MATERIAL »
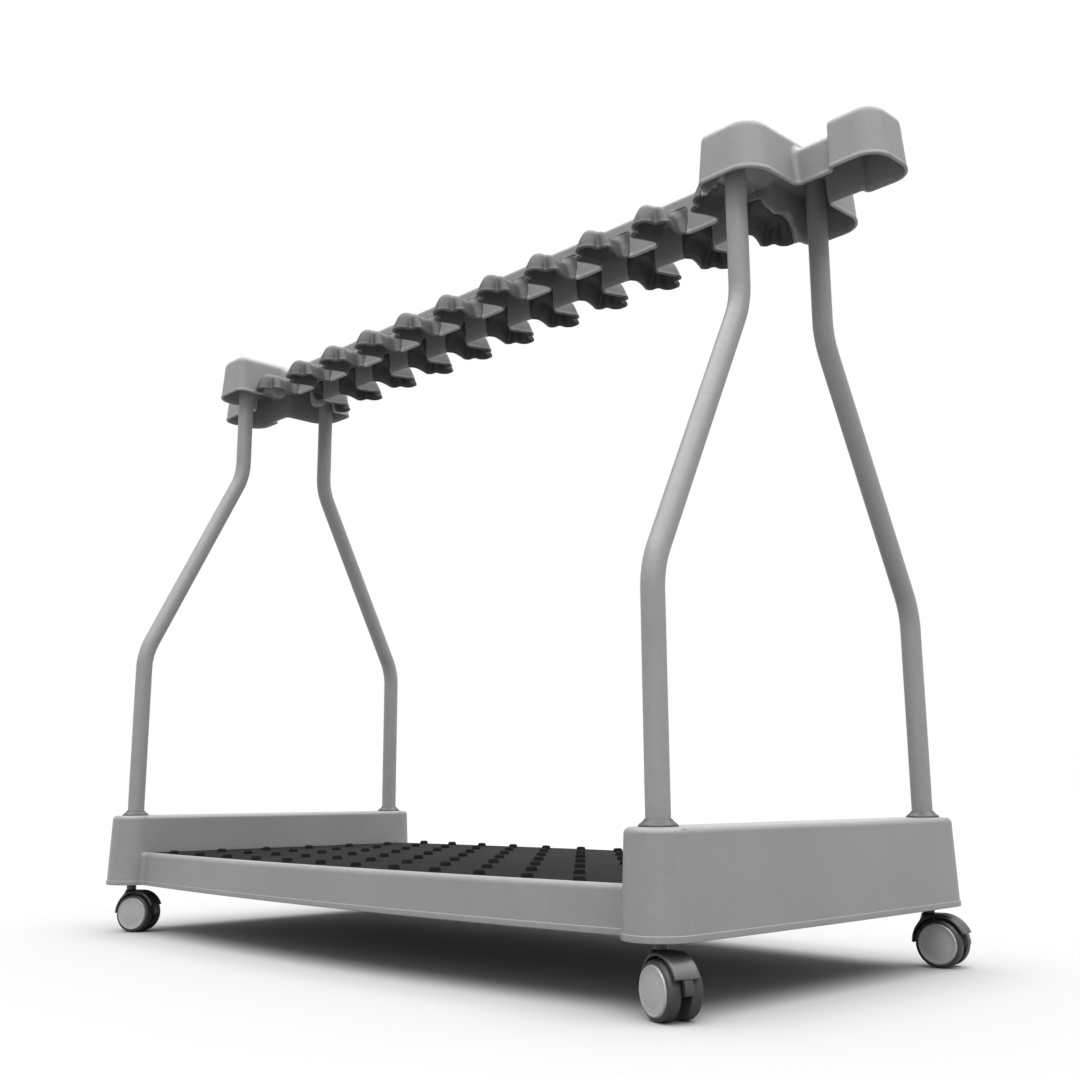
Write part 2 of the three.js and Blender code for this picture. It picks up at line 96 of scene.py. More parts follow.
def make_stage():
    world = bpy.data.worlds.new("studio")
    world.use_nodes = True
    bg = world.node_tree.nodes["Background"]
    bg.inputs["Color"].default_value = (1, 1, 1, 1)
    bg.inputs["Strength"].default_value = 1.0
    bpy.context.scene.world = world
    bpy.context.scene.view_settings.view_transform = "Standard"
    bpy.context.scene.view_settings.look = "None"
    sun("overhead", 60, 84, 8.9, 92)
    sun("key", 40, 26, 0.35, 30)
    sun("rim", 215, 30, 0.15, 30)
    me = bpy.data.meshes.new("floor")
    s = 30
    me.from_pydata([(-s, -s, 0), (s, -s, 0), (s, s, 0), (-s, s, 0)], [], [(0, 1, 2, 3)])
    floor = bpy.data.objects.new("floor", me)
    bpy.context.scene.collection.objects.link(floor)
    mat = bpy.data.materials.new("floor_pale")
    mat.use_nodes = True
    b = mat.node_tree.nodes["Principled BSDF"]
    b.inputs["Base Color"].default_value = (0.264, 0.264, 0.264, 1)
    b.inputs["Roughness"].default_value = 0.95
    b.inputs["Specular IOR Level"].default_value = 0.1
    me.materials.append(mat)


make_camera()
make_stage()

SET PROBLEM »
Write the material out again in its entirety, exactly as shown.

RESULT »
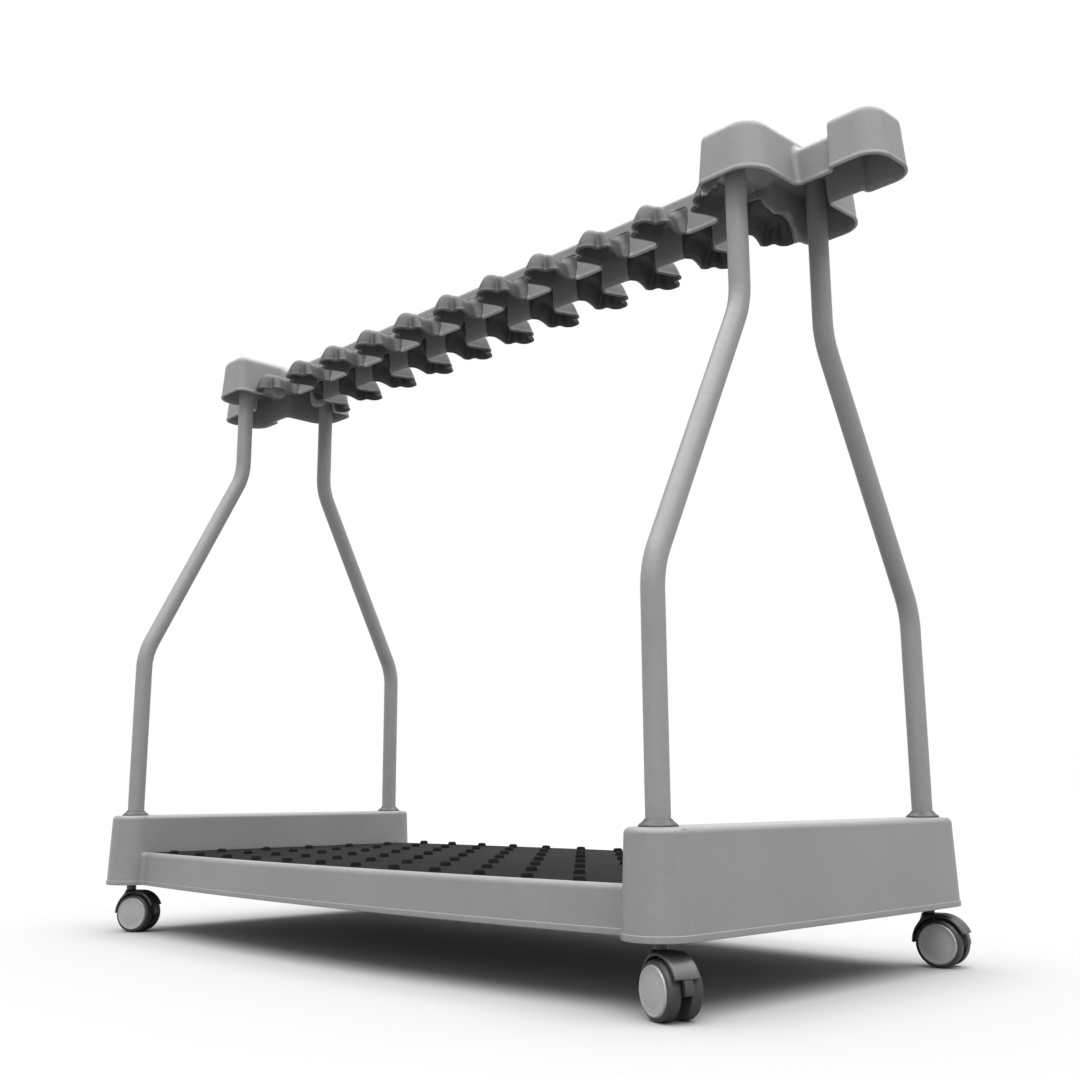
Write part 2 of the three.js and Blender code for this picture. It picks up at line 96 of scene.py. More parts follow.
def make_stage():
    world = bpy.data.worlds.new("studio")
    world.use_nodes = True
    bg = world.node_tree.nodes["Background"]
    bg.inputs["Color"].default_value = (1, 1, 1, 1)
    bg.inputs["Strength"].default_value = 1.0
    bpy.context.scene.world = world
    bpy.context.scene.view_settings.view_transform = "Standard"
    bpy.context.scene.view_settings.look = "None"
    sun("overhead", 60, 84, 8.9, 92)
    sun("key", 40, 26, 0.35, 30)
    sun("rim", 215, 30, 0.15, 30)
    me = bpy.data.meshes.new("floor")
    s = 30
    me.from_pydata([(-s, -s, 0), (s, -s, 0), (s, s, 0), (-s, s, 0)], [], [(0, 1, 2, 3)])
    floor = bpy.data.objects.new("floor", me)
    bpy.context.scene.collection.objects.link(floor)
    mat = bpy.data.materials.new("floor_pale")
    mat.use_nodes = True
    b = mat.node_tree.nodes["Principled BSDF"]
    b.inputs["Base Color"].default_value = (0.264, 0.264, 0.264, 1)
    b.inputs["Roughness"].default_value = 0.95
    b.inputs["Specular IOR Level"].default_value = 0.1
    me.materials.append(mat)


make_camera()
make_stage()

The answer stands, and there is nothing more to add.